Wednesday, November 25, 2015

SEE WHAT YOU CAN FIND IN THE SANBORN FIRE INSURANCE MAPS


SEE WHAT YOU CAN FIND IN THE SANBORN FIRE INSURANCE MAPS
 

“I just purchased a home in Easton and want to know more about it.”

 
            It’s a frequent question we hear in the Marx Room. One of the first resources we reach for are the collection of Sanborn Fire Insurance Maps. The Library has a paper set of 42 maps of the Easton area for the year 1919 and microfilms with the years 1885 to 1927 and 1950 to 1970.

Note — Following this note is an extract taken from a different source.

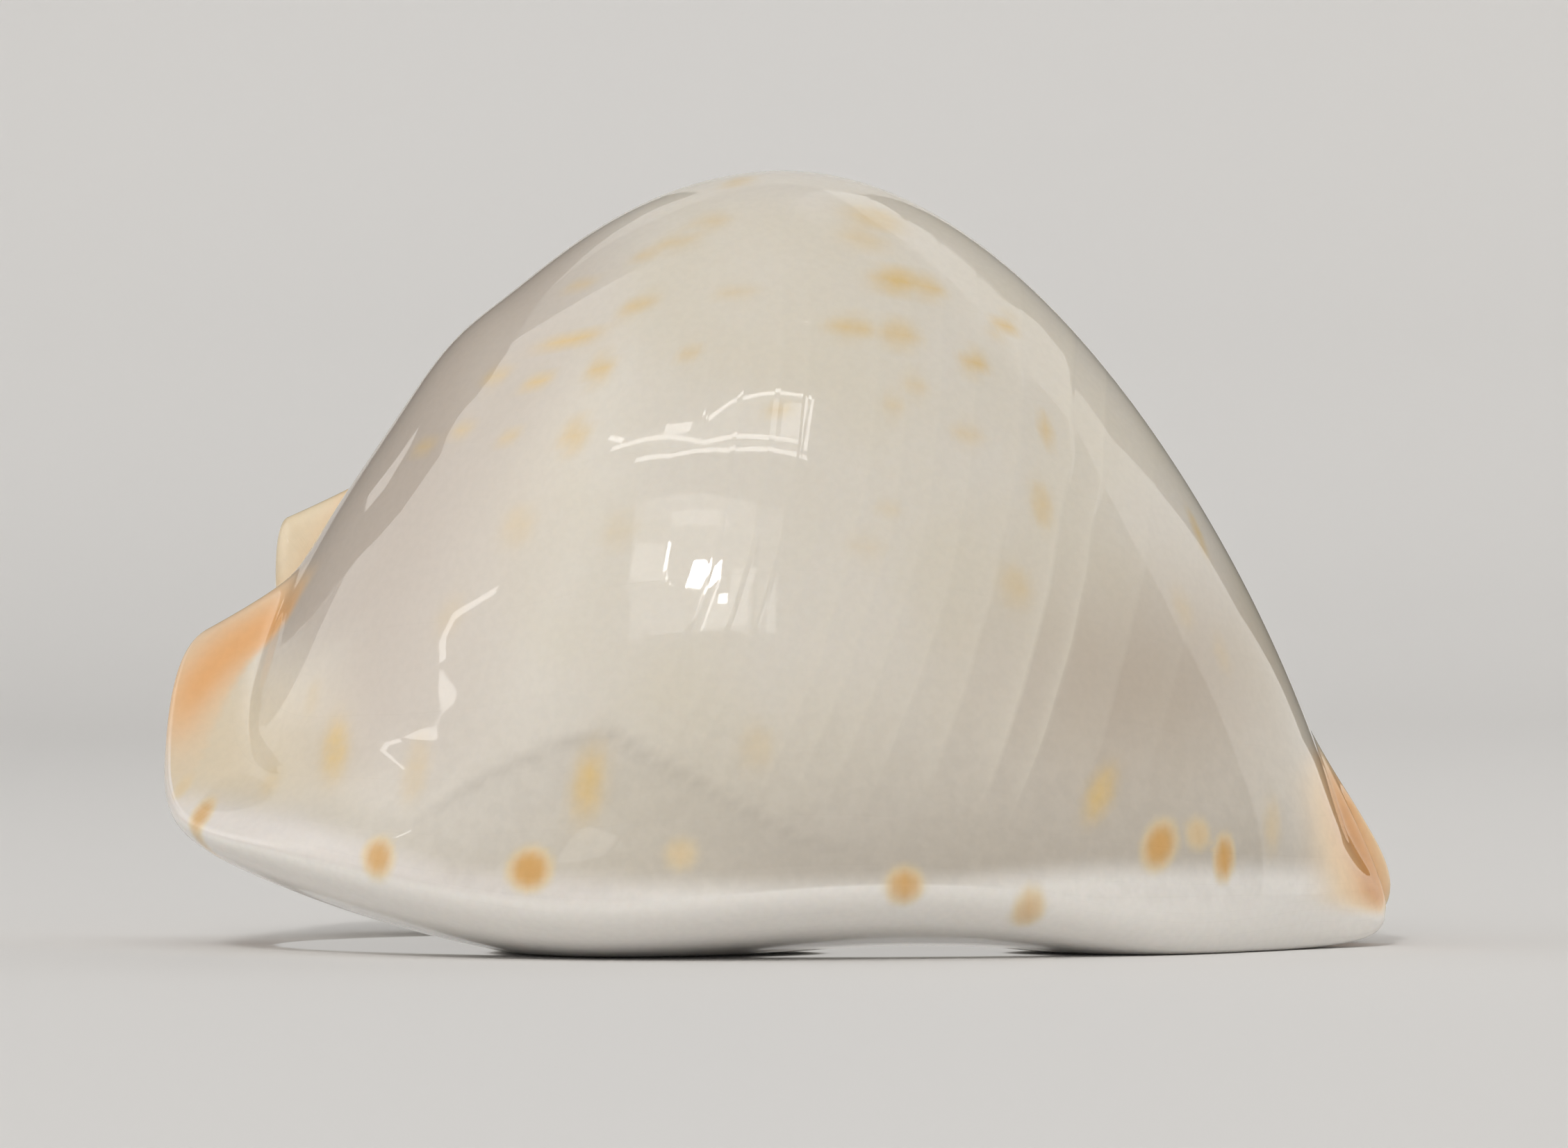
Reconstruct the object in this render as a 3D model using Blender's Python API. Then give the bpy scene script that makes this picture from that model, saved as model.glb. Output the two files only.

            First a few words about the history of this valuable resource. Surveyor Daniel Alfred Sanborn founded the Sanborn Map Company in 1867 in New York City. The maps were originally designed to be used by insurance companies to estimate the risks involved in underwriting policies in the rapidly growing urbanized areas of the United States. Mr. Sanborn’s maps were highly detailed and rich in the useful information the insurance companies required.

            The colorful Sanborn maps show addresses, building footprints, building use, property boundaries, materials used in construction, height/number of stories, street names, road widths, right of ways and fire-fighting resources at the time the map was made. The sets have an index and an overall map of the area represented along with a key to interpret the symbols and colors used.

            You can see if your house originally had a wraparound porch or a chicken coop or bake oven in the back yard. Early buildings did not have indoor plumbing, so there was probably an outhouse in the back yard. (A nod to all of the bottle diggers out there!) Maybe your home was built as a log cabin or out of stone and subsequently covered over with a different material. There is an abundance of information about the construction of the buildings which is helpful to those who would like to restore their homes to an earlier appearance.

            Businesses, large and small are also shown on the maps. Your home may have been a small grocery store, a barber shop, a church rectory. By comparing different years of the map sets you can
see if the landscape has been altered over time and view the expansion of homes and new streets as
they occurred in your neighborhood. The maps show parks, churches, graveyards, bodies of water
and rail lines.

            The Sanborn Fire Insurance Maps bring the past to brilliant life and are a treasure trove for historians, preservationists, genealogists, archaeologists and, of course, the new homeowner.